**GIVEN MATERIAL:**
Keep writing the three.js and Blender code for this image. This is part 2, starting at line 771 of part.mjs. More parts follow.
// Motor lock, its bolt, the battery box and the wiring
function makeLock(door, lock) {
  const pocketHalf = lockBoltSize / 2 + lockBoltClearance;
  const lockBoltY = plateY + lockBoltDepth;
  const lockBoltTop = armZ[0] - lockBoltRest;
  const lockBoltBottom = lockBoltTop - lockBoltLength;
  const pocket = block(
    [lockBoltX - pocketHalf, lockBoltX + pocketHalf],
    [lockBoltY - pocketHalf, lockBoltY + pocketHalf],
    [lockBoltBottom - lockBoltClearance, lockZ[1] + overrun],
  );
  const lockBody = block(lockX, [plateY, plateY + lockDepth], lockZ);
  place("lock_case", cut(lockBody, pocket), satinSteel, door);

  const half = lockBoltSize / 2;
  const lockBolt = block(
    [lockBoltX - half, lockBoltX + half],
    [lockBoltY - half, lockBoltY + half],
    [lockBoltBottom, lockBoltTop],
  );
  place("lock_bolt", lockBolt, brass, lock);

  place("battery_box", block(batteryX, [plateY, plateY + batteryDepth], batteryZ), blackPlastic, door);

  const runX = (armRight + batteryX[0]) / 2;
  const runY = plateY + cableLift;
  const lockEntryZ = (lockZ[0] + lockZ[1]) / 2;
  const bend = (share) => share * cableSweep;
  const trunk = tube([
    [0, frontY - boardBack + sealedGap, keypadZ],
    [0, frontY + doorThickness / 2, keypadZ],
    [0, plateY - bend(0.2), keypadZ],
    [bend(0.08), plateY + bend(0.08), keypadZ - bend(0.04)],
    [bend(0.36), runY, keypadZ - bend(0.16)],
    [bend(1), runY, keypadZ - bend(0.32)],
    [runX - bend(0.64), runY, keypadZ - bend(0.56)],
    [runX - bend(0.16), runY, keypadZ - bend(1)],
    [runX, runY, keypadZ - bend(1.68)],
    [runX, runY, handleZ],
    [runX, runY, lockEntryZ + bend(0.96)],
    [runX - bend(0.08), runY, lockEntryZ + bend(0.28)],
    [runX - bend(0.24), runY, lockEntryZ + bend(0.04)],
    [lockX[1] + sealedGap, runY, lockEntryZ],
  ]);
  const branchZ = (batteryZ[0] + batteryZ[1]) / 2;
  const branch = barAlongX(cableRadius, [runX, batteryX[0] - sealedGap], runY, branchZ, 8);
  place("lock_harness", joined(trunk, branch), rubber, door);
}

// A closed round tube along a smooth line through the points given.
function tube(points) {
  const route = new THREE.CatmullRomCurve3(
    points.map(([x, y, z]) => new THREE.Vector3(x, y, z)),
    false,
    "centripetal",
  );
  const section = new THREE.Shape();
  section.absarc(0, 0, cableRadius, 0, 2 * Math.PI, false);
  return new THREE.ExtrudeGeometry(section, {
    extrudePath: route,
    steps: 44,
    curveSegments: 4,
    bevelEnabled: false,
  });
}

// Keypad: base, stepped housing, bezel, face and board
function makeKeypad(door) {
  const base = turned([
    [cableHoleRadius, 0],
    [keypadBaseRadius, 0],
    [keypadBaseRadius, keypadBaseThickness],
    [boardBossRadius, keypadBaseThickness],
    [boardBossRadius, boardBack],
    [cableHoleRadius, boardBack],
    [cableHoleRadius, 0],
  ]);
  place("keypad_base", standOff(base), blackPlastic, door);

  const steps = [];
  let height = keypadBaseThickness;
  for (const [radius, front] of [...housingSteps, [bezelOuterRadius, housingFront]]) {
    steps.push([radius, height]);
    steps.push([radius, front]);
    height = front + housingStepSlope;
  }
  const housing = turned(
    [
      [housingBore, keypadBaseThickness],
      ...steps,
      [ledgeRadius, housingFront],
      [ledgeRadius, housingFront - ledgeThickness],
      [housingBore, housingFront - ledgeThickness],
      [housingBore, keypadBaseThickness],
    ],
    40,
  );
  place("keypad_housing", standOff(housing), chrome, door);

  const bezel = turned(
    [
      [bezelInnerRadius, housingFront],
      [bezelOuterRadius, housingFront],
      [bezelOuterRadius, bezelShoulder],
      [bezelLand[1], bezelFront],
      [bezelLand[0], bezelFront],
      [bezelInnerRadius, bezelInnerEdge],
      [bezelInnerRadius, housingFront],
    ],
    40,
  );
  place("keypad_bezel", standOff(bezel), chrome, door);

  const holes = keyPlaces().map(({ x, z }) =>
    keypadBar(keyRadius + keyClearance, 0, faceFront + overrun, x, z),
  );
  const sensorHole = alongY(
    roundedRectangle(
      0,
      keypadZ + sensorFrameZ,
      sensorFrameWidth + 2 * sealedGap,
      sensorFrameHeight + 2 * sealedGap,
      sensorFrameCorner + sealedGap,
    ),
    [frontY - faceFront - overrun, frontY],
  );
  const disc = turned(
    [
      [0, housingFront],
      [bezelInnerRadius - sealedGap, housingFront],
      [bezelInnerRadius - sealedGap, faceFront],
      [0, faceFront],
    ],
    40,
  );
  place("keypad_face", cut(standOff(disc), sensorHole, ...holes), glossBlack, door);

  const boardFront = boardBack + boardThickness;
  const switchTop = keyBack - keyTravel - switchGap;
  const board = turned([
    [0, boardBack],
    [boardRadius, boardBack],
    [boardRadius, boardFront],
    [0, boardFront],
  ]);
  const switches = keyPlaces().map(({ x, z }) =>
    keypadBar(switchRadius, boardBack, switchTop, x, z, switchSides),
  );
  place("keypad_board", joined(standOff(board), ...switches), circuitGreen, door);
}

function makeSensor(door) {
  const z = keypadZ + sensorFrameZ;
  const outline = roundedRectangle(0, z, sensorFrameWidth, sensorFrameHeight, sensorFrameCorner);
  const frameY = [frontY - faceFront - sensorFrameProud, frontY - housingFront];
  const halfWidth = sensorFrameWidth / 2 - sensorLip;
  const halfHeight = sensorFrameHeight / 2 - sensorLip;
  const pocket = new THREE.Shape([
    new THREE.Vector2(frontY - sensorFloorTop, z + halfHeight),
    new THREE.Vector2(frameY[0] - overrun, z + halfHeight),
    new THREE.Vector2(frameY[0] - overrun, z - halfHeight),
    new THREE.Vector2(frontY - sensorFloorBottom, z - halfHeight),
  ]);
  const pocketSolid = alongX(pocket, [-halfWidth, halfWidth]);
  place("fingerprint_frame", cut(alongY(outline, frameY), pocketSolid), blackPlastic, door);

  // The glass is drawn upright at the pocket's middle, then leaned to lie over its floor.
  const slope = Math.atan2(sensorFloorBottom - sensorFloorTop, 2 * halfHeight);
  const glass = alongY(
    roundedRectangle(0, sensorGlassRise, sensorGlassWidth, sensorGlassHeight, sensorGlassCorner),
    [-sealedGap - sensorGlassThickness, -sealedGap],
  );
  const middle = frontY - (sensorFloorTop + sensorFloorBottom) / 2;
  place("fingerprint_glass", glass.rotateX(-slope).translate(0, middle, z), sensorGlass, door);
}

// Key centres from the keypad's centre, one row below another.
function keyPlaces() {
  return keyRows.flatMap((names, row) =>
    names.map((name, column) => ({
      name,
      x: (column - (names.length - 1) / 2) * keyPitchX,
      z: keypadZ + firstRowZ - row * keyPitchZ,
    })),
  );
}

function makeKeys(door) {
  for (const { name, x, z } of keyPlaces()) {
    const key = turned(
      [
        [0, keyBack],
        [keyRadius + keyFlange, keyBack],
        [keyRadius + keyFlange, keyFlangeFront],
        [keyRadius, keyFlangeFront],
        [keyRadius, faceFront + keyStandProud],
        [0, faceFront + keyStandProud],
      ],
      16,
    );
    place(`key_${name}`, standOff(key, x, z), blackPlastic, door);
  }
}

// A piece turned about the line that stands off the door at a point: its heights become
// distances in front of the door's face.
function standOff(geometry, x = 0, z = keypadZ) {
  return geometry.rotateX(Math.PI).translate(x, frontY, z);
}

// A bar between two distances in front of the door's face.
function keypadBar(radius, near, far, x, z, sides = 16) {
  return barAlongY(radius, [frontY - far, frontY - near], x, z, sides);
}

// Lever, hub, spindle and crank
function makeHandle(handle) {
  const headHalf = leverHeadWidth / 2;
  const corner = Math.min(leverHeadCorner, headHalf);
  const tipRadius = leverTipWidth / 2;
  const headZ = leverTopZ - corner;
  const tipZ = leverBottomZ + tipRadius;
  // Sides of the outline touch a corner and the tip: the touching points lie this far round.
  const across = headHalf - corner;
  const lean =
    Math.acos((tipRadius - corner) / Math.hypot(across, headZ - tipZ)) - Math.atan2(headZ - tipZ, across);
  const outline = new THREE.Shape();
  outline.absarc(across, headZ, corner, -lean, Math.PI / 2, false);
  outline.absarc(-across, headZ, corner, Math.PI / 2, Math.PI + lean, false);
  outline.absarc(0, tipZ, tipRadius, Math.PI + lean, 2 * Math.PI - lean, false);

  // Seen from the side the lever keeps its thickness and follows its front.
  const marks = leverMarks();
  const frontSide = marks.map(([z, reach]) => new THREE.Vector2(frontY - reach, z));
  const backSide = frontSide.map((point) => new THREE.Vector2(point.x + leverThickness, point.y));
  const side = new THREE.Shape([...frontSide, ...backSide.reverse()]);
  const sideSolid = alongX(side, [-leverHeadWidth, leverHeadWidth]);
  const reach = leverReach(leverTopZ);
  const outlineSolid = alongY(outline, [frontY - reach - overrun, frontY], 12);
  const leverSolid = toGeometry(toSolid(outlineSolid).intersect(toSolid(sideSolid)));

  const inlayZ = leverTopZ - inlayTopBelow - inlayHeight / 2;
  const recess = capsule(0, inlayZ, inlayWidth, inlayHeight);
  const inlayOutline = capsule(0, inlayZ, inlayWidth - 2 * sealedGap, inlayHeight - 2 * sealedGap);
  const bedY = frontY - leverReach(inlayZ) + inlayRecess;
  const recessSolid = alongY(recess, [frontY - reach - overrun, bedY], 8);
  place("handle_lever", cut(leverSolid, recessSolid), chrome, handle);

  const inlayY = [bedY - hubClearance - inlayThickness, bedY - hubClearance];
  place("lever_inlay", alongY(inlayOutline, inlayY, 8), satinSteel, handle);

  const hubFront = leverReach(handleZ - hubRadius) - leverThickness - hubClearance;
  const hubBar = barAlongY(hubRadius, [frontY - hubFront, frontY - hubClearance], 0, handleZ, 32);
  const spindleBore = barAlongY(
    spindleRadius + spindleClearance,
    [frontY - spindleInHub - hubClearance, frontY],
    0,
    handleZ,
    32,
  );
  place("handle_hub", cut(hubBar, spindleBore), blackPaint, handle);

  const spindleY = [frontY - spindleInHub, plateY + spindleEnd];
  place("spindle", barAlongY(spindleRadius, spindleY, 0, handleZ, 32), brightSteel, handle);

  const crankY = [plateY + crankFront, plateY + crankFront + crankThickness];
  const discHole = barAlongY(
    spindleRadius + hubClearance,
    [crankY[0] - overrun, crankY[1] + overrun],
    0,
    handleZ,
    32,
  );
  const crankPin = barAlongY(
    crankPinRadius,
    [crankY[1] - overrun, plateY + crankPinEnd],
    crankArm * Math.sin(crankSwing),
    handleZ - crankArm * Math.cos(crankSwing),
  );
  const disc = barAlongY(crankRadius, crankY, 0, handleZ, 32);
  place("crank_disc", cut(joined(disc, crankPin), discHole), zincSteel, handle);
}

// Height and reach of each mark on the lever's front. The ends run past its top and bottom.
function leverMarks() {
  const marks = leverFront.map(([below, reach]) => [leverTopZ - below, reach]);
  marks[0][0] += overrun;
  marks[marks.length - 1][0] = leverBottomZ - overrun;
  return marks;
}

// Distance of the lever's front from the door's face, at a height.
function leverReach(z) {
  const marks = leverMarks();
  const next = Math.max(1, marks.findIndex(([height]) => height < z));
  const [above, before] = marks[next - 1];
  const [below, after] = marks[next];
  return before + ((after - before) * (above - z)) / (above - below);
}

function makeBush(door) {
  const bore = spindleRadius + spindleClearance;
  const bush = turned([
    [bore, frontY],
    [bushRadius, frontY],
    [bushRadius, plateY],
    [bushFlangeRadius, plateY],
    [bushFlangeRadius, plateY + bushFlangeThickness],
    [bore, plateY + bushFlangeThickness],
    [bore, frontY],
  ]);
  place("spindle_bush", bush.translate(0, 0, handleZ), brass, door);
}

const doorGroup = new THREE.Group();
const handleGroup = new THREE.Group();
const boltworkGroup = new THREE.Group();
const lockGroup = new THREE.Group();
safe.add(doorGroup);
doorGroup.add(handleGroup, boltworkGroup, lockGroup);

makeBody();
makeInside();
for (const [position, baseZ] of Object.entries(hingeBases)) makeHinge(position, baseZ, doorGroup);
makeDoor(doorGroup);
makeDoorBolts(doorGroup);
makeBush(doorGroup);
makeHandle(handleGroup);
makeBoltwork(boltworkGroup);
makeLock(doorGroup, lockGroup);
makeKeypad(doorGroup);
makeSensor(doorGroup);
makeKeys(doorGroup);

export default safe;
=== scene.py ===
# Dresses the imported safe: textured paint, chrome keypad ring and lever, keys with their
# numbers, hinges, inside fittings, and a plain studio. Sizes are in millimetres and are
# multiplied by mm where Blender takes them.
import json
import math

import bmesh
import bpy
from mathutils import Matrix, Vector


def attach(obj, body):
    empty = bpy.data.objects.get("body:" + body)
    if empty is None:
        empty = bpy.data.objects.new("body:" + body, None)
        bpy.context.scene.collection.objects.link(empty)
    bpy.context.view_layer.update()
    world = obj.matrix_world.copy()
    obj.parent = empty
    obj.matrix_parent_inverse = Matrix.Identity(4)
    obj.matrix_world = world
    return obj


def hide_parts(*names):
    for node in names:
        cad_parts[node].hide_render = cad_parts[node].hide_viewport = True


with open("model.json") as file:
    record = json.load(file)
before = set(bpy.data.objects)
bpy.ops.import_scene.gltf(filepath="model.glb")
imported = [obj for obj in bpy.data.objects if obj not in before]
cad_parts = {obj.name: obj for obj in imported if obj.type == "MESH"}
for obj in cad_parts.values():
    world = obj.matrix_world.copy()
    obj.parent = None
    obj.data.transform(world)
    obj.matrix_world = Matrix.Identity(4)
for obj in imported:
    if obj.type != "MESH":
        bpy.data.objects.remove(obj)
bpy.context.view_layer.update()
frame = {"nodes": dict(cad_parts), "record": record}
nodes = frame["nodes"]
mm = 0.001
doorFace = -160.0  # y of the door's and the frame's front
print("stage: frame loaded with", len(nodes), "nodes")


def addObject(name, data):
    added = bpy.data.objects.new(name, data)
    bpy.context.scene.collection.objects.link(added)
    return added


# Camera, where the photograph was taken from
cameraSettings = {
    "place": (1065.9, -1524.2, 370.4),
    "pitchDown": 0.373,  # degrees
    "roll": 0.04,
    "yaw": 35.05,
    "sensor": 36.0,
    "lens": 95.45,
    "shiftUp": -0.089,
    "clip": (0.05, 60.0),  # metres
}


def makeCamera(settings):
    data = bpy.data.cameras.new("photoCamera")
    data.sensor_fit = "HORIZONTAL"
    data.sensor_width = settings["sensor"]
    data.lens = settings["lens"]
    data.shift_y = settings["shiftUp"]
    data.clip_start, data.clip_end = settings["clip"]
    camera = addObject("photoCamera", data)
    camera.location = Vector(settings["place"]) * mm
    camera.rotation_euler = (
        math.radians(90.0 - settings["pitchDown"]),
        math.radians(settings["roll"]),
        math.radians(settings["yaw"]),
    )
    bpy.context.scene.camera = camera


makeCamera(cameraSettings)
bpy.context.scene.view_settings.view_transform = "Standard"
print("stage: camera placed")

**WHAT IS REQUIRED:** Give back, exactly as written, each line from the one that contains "obj.matrix_parent_inverse = Matrix.Identity(4)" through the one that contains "imported = [obj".

**RESULT:**
    obj.matrix_parent_inverse = Matrix.Identity(4)
    obj.matrix_world = world
    return obj


def hide_parts(*names):
    for node in names:
        cad_parts[node].hide_render = cad_parts[node].hide_viewport = True


with open("model.json") as file:
    record = json.load(file)
before = set(bpy.data.objects)
bpy.ops.import_scene.gltf(filepath="model.glb")
imported = [obj for obj in bpy.data.objects if obj not in before]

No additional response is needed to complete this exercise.